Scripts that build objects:
┌──

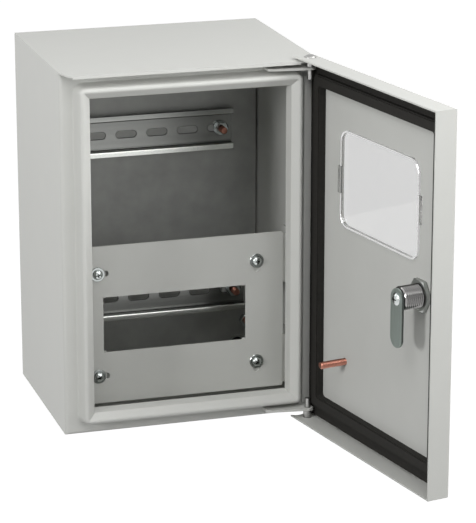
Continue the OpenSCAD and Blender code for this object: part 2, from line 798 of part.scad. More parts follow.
module lock_plug() {
    color(bright) on_door() in_door(lock_s, 0, lock_z) difference() {
        union() {
            translate([0, 0, 0.5 - lock_head_t]) cylinder(r = plug_r, h = lock_head_t - 0.5 + cam_front - 0.4);
            translate([-tail_w / 2, -tail_w / 2, cam_front - 0.5]) cube([tail_w, tail_w, cam_t + 0.4]);
        }
        translate([-1, -3.5, -cut]) cube([2, 7, cut + 6]);
        translate([0, 0, cam_front - 6]) cylinder(r = screw_r + run_gap, h = cut);
    }
}

module lock_cam() {
    fit = 0.1;
    color(zinc) on_door() in_door(lock_s, cam_front, lock_z) difference() {
        union() {
            cylinder(d = cam_w, h = cam_t);
            translate([-cam_w / 2, 0, 0]) cube([cam_w, cam_l - cam_w / 2, cam_t]);
            translate([0, cam_l - cam_w / 2, 0]) cylinder(d = cam_w, h = cam_t);
        }
        translate([-tail_w / 2 - fit, -tail_w / 2 - fit, -1]) cube([tail_w + 2 * fit, tail_w + 2 * fit, cam_t + 2]);
    }
}

module cam_screw() {
    color(bright) on_door() in_door(lock_s, cam_front + cam_t, lock_z) rotate([90, 0, 0]) mirror([0, 1, 0])
        cross_screw(screw_r, 7, 5.2, 2.4);
}

body_shell();
roof_plate();
back_wall();
mounting_plate();
plate_studs();
plate_nuts();
upper_din_rail();
lower_din_rail();
rail_feet();
rail_studs();
rail_washers();
rail_nuts();
false_panel();
panel_brackets_left();
panel_brackets_right();
panel_screws();
panel_washers();
hinge_bracket_top();
hinge_bracket_bottom();
body_earth_stud();
body_earth_nut();
cable_grommets();
door_pan();
door_gasket();
window_pane();
hinge_pin_top();
hinge_pin_bottom();
hinge_bushes();
lock_barrel();
lock_nut();
door_earth_stud();
lock_plug();
lock_cam();
cam_screw();
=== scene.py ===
# %% [markdown]
# # A steel wall enclosure, dressed for its portrait
# The real object is a small wall box of folded sheet steel with its door swung open. Its sheet
# parts, hinges, nuts and brackets come as finished solids that stay where they are. This lesson
# gives them their finishes: powder coat, zinc, chrome, copper, rubber and clear plastic. Pieces that
# a solid modeller leaves plain are built here as meshes: screw threads, the lock's head, rolled and
# punched rails, cross-slotted screws and the rubber plugs of the wall holes.

# %% Load the fixed frame
import json
import math
import random

import bmesh
import bpy
from mathutils import Matrix, Vector


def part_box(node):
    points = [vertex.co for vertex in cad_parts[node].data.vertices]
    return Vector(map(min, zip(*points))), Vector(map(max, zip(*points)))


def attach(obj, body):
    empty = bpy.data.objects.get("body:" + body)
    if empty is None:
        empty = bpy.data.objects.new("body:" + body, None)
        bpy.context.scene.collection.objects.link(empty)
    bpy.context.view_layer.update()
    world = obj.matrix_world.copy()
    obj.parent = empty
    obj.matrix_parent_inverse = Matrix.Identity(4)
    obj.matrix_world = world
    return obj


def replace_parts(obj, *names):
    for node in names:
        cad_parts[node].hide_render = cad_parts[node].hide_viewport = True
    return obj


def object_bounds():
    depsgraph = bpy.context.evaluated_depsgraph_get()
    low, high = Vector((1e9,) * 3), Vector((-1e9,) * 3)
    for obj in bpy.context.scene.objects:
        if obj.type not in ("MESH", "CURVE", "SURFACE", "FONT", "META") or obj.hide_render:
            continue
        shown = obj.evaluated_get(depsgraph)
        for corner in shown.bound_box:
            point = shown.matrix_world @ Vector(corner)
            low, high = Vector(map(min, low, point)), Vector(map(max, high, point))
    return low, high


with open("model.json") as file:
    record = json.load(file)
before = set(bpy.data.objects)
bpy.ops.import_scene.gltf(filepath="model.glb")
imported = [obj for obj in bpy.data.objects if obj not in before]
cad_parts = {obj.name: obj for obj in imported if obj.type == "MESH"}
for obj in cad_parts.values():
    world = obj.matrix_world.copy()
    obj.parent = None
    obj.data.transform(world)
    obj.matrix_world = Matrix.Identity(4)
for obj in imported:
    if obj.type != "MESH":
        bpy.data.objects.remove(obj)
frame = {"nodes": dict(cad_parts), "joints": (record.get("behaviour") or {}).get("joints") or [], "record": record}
nodes = frame["nodes"]
cad_low, cad_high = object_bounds()
random.seed(7)
MM = 0.001
print("CAD box", [round(v, 4) for v in cad_low], [round(v, 4) for v in cad_high])

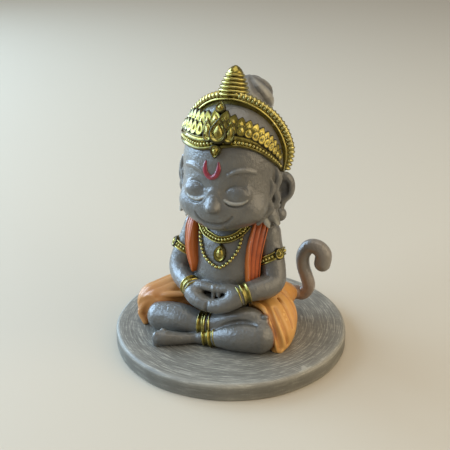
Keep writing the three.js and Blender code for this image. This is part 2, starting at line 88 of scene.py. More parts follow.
class Finish:
    """A material built up from shader nodes. Most methods add a node and give its output."""

    def __init__(self, name):
        self.material = bpy.data.materials.new(name)
        self.material.use_nodes = True
        self.tree = self.material.node_tree
        self.tree.nodes.clear()

    def add(self, kind, output=0, values=None, links=None, **settings):
        """Any shader node."""
        return add_node(self.tree, "ShaderNode" + kind, values, links, **settings).outputs[output]

    def spot(self):
        """The place on the piece."""
        return self.add("TexCoord", "Object")

    def bend(self):
        """How sharply the surface stands proud, over a half, or lies in a crease, under a half."""
        return self.add("NewGeometry", "Pointiness")

    def share(self, tint):
        """How much of a tint has been written to the piece's corners."""
        return self.add("Attribute", "Fac", attribute_name=tint)

    def noise(self, scale, detail=3.0, roughness=0.5, spot=None):
        """Clouds over the piece, or over another spot."""
        return self.add("TexNoise", 0, {"Scale": scale, "Detail": detail, "Roughness": roughness},
                        {"Vector": spot or self.spot()})

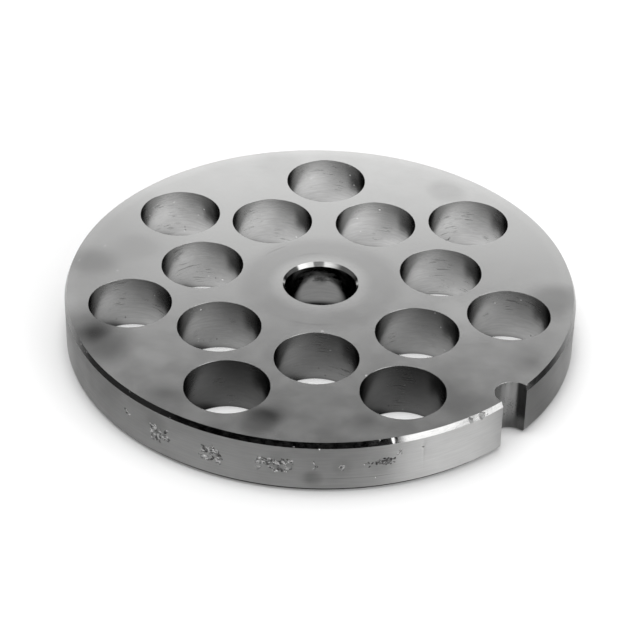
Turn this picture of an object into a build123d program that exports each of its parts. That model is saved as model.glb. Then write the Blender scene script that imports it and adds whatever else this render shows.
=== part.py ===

└──

Task statement:
In the listing above, locate the line containing "body_shell();" and the line containing "bpy.context.scene.collection.objects.link(empty)". Extract those two lines and every line between them, exactly as written, and only those.

Answer to this task:
body_shell();
roof_plate();
back_wall();
mounting_plate();
plate_studs();
plate_nuts();
upper_din_rail();
lower_din_rail();
rail_feet();
rail_studs();
rail_washers();
rail_nuts();
false_panel();
panel_brackets_left();
panel_brackets_right();
panel_screws();
panel_washers();
hinge_bracket_top();
hinge_bracket_bottom();
body_earth_stud();
body_earth_nut();
cable_grommets();
door_pan();
door_gasket();
window_pane();
hinge_pin_top();
hinge_pin_bottom();
hinge_bushes();
lock_barrel();
lock_nut();
door_earth_stud();
lock_plug();
lock_cam();
cam_screw();
=== scene.py ===
# %% [markdown]
# # A steel wall enclosure, dressed for its portrait
# The real object is a small wall box of folded sheet steel with its door swung open. Its sheet
# parts, hinges, nuts and brackets come as finished solids that stay where they are. This lesson
# gives them their finishes: powder coat, zinc, chrome, copper, rubber and clear plastic. Pieces that
# a solid modeller leaves plain are built here as meshes: screw threads, the lock's head, rolled and
# punched rails, cross-slotted screws and the rubber plugs of the wall holes.

# %% Load the fixed frame
import json
import math
import random

import bmesh
import bpy
from mathutils import Matrix, Vector


def part_box(node):
    points = [vertex.co for vertex in cad_parts[node].data.vertices]
    return Vector(map(min, zip(*points))), Vector(map(max, zip(*points)))


def attach(obj, body):
    empty = bpy.data.objects.get("body:" + body)
    if empty is None:
        empty = bpy.data.objects.new("body:" + body, None)
        bpy.context.scene.collection.objects.link(empty)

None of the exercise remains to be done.